Travelling to America: Visa Considerations

If you’re planning to go to the USA, arguably the most important item on your to-do list will be making sure you have permission to travel. You will also need to be sure you understand and comply with any restrictions in force.

What type of US visa will I need?

If you are planning to travel to America for just a short trip, for example, to attend a business conference or to visit friends and relatives, you may qualify for visa-free travel under the Visa Waiver Program. To qualify, you will need to be a national of one of the VWP countries, you must have a valid e-passport and you will need to have been granted ESTA authorization. VWP only applies if you are travelling for short-term business or tourism, allowing you to stay for up to 90 days.

If you are not eligible for visa-free travel, for example you are travelling to America for employment or other purposes, or for a period beyond that permitted visa-free, you will need to apply for a nonimmigrant visa for temporary stay or an immigrant visa for permanent residence in the United States.

There are various different classifications of visa. For example, a visitor visa under the B-classification will allow you to travel to the US for the purposes of business or tourism for a period beyond 90 days, while an E, L, H or O visa will permit you to undertake employment in the US in various different capacities. Some classifications also allow you to be accompanied by dependent relatives.

How long will my visa last?

If you are travelling to America visa-free you will only be permitted to stay in the United States for a period of up to 90 days. If you are planning to travel under a nonimmigrant visa, the duration can differ significantly depending on the classification of visa applied for.

When applying for a nonimmigrant visa there are specific requirements that must be met under US immigration law, not least that you plan to remain for a specific limited period of time. As such, you will be required to show your intent to depart the US by way of evidence of your residence, and other binding ties in your home country, that will ensure your return abroad at the end of your visit.

If your visa application is approved, the validity period of your visa relates only to the time in which you may travel to the US and apply for admission. It does not indicate how long you may remain, although it may allow for multiple separate admissions over a period of time.

The customs official at the port of entry will advise you on how long you may stay on each occasion and stamp your passport accordingly, or issue you with a Form I-94. The amount of time will usually reflect the period reasonably necessary to carry out your planned activities, subject to any limitation on the maximum amount of time permitted under that particular visa classification.

If you are travelling to America for a time-limited stay under a nonimmigrant visa, it may be possible to extend the duration of your trip while in the US in the event that you wish to remain for a further period.

How long you can extend your stay for will depend upon the visa classification under which you fall, as well as your ability to continue to meet the necessary requirements under that category.

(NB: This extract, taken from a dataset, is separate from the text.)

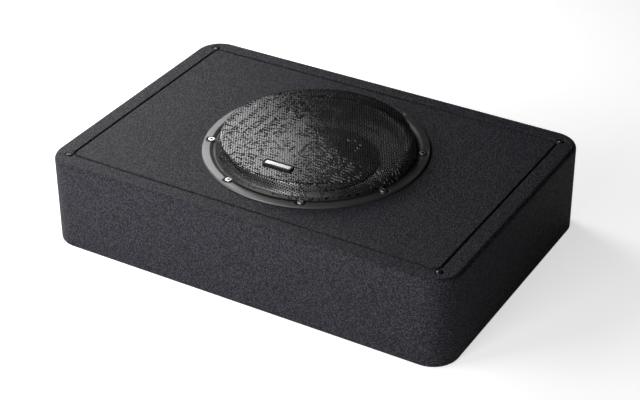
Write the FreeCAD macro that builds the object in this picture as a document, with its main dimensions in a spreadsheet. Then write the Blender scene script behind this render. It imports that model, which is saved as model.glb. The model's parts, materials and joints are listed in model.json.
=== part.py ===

By way of example, the maximum total duration permitted under a visitor’s visa on any one trip is generally 1 year – you would ordinarily be granted an initial period of up to 6 months, which could potentially be extended by a further 6 months, provided you will be maintaining your visitor status and can provide good reason to USCIS for the extension. However, as you are not allowed to work under this type of visa, you must also prove you can afford to stay in the US for this additional length of time.

In other cases, for example, in the employment visa categories, extensions of stay can be granted for several years, if not on an indefinite basis. By way of example, there is no maximum limit to the number of extensions that a trader or investor in the US may be granted under the E visa classification, although you must still maintain an intention to depart the US once their status eventually expires.

If you wish to stay in the US beyond the time permitted, you must either apply to renew your visa or, where appropriate, file an application with US Citizenship and Immigration Services (USCIS) to extend your stay.

Will my visa guarantee entry?

A visa does not guarantee entry into the United States, rather it will only allow a foreign national travelling to America to lawfully arrive at a US port of entry and request permission to enter. This equally applies to anyone with permission to travel under ESTA.

The customs officials at the port of entry, for example, at the airport or land border crossing, have authority to permit or deny your admission to the US.

While having a visa does not guarantee entry to the United States it does, however, demonstrate that a consular officer at a US Embassy or Consulate abroad has determined you are eligible to seek entry for that specific purpose.

That said, you should always carry with you any documentation in support of your proposed intentions when travelling to America to show to the customs officer on arrival. This could include, for example, evidence of where you will be staying, including hotel bookings or the address of any friend or relative, as well as evidence of how you propose to fund your planned trip.

Once you are allowed to enter the United States, the customs official will provide an admission stamp or electronic/paper Form I-94, “Arrival and Departure Record”. Form I-94 will include your admission date, the class of admission and the permitted duration of your status.

This article does not constitute direct legal advice and is for informational purposes only.